The software engineering answer to documentation decay is to make documentation part of the development workflow rather than a separate activity. dbt’s model documentation — descriptions at the model level and column level, written in YAML alongside the model definition — is updated when the model is updated because they live in the same file. A README that lives in the same repository as the code it describes is more likely to be maintained than one that lives in a separate wiki that nobody remembers to update.

The standard to aim for is this: a new engineer joining the team should be able to understand what any pipeline does, why it exists, what data it produces, and how to run it without asking another team member. If that bar cannot be met, the documentation is insufficient. The test is not whether documentation exists — it is whether it is complete enough to be genuinely useful to someone encountering the system for the first time.

The Professionalization of the Discipline

Data engineering is a young discipline, and young disciplines go through a period of professionalization where informal practices are replaced by rigorous ones. Software engineering went through this in the 1990s and 2000s — the adoption of agile methods, the spread of version control, the rise of test-driven development were all part of a maturation process that made software teams meaningfully more productive and their outputs meaningfully more reliable.

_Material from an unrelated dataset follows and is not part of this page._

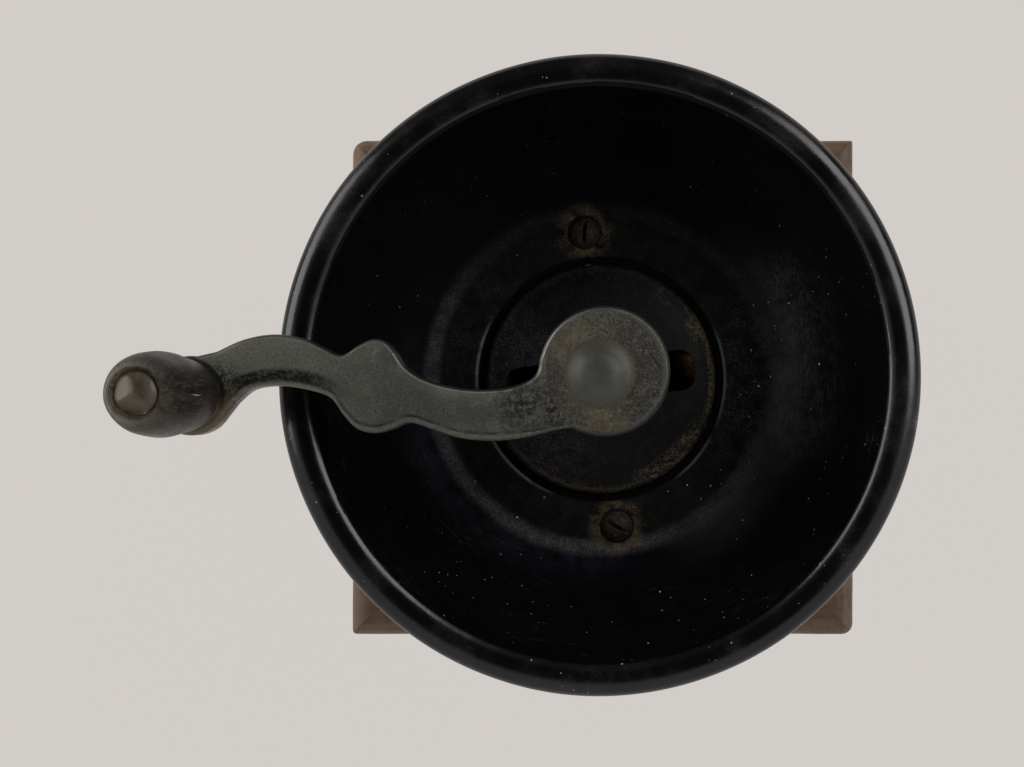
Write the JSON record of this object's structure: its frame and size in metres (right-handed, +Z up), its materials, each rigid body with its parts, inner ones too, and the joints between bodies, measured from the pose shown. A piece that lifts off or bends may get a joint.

Data engineering is in the middle of that process now. The engineers who will define what professional data engineering looks like are the ones building teams today, making decisions about how work gets done, and choosing whether to apply the lessons that software engineering learned the hard way or to repeat them.

The choice to think like a software engineer is not about abandoning what makes data engineering distinctive. It is about bringing the same rigor to pipelines and infrastructure that software engineers bring to applications — because the business depends on them equally, and they deserve to be built with equal care.